Bonjour Tristesse stands today as a fascinating look at a France that no longer exists. It is an invocation of an era, of a time when young people were beginning to seek freedom from the strict bourgeois society of France after the end of the Second World War. In this sense, the novel is similar to Jack Kerouac’s On the Road. On the Road is a weightier novel than Bonjour Tristesse, but it too opens a window into the mores of its country in the 1950s, and shows the era through the eyes of characters who no longer accept those mores.

The book is worth reading, and I also highly recommend the film Sagan. It concentrates on the scandalous aspects of Francoise Sagan’s life, but offers nevertheless a fascinating look at a complex person, and Sylvie Testud is excellent in the title role.

8 Responses

  1. Thank you, Mike, for another
    Thank you, Mike, for another enjoyable article!

    By coincidece(?) yesterday I was surfing for information about the French star known as Ultra Violet, a member of Andy Warhol’s Factory, and Francoise Sagan’s name appeared in one of the links. The next day, your feature appeared on Litkicks. This kind of thing seems to happen to me all the time.

    That’s a great photograph, too. I assume that is the real Sagan, not a scene from the movie?

  2. Yes Bill, that’s the real
    Yes Bill, that’s the real Sagan. She always dressed quite fashionably (perhaps being French) and was quite often photographed at the wheel of a sports car. She was actually badly injured and almost died when her Aston-Martin went off the road in Normandy in the late ’50s. After the accident she became dependant on morphine.

  3. Wierd. I have Bonjour
    Wierd. I have Bonjour Tristesse at the top of my TBR pile for no other reason than that it was on sale for $2. When I saw it in the bookstore, the name seemed familiar; I had the sensation that I should know all about Sagan but I couldn’t actually pull up a single biographical detail.

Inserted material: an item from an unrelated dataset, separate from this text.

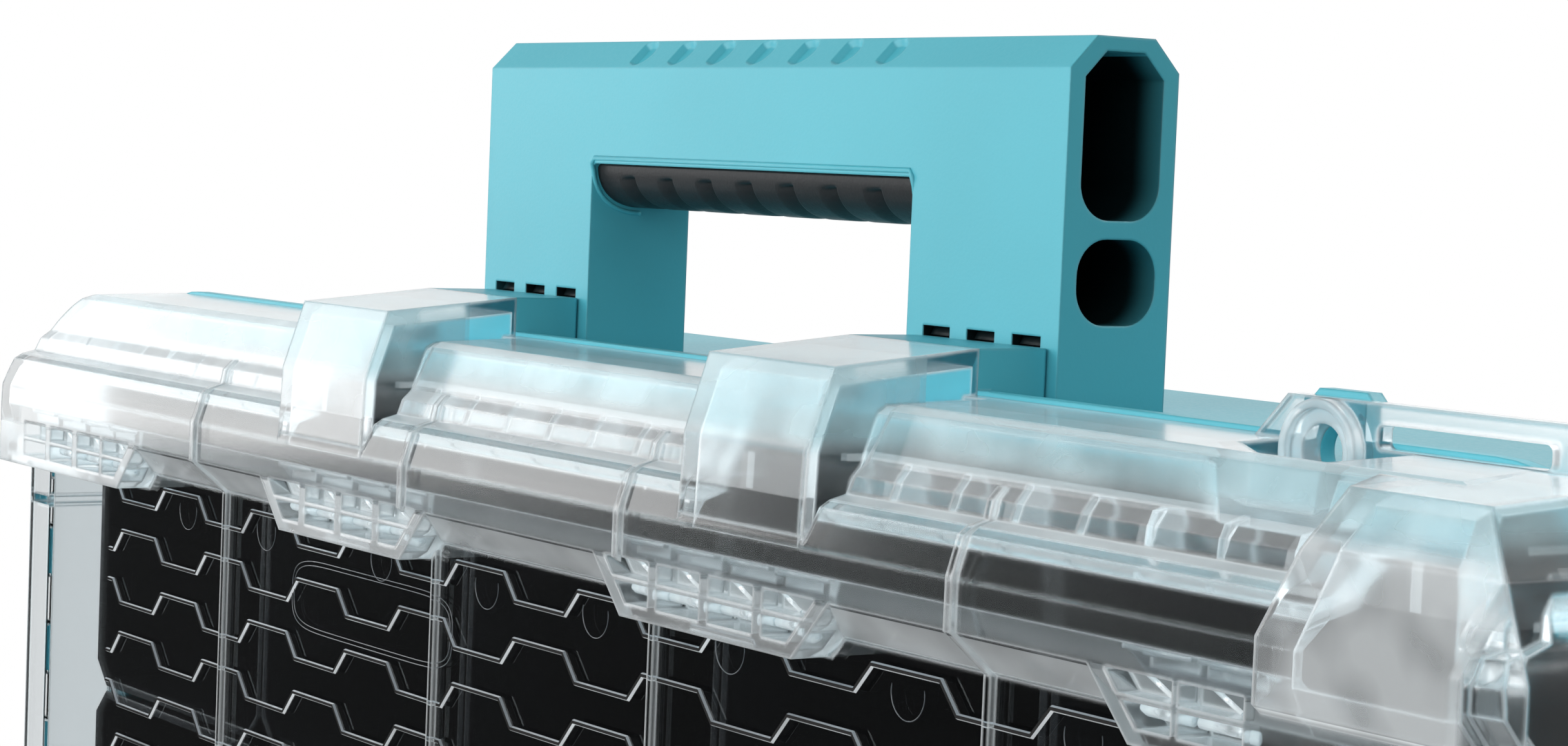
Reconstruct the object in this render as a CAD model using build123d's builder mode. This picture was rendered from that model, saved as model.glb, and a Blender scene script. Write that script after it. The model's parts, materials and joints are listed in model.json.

Thanks for the background information; now I can dive into the book without necessarily needing my own preliminary research to quell the tip-of-the-tongue sensation that seeing her name caused me.

  4. Testud is amazing as Sagan,
    Testud is amazing as Sagan, watch some of the interviews with her on YouTube after you’ve seen the movie and you’ll be stunned.

    This interview, with Pierre Dsproges in 1975, is hysterical.
    http://fr.youtube.com/watch?v=JFE86rNdk6U
    He enquires about her health, asks about the fabric of her dress, how to wash it, and shows her his vacation photos.

  5. Received a very old copy of
    Received a very old copy of Bonjour Tristesse this morning from a friend. I am a few years younger than Sagan but remember the sensation the book caused when first published and afterwards was always interested when her name hit the headlines, but had no idea how full her life became. Now I can’t wait to get started and also to track down the film which I don’t believe has appeared in the U.K. Thanks for enlightening me.

  6. Now again the desire to taste
    Now again the desire to taste tristress has been ignited. Thanx Michael.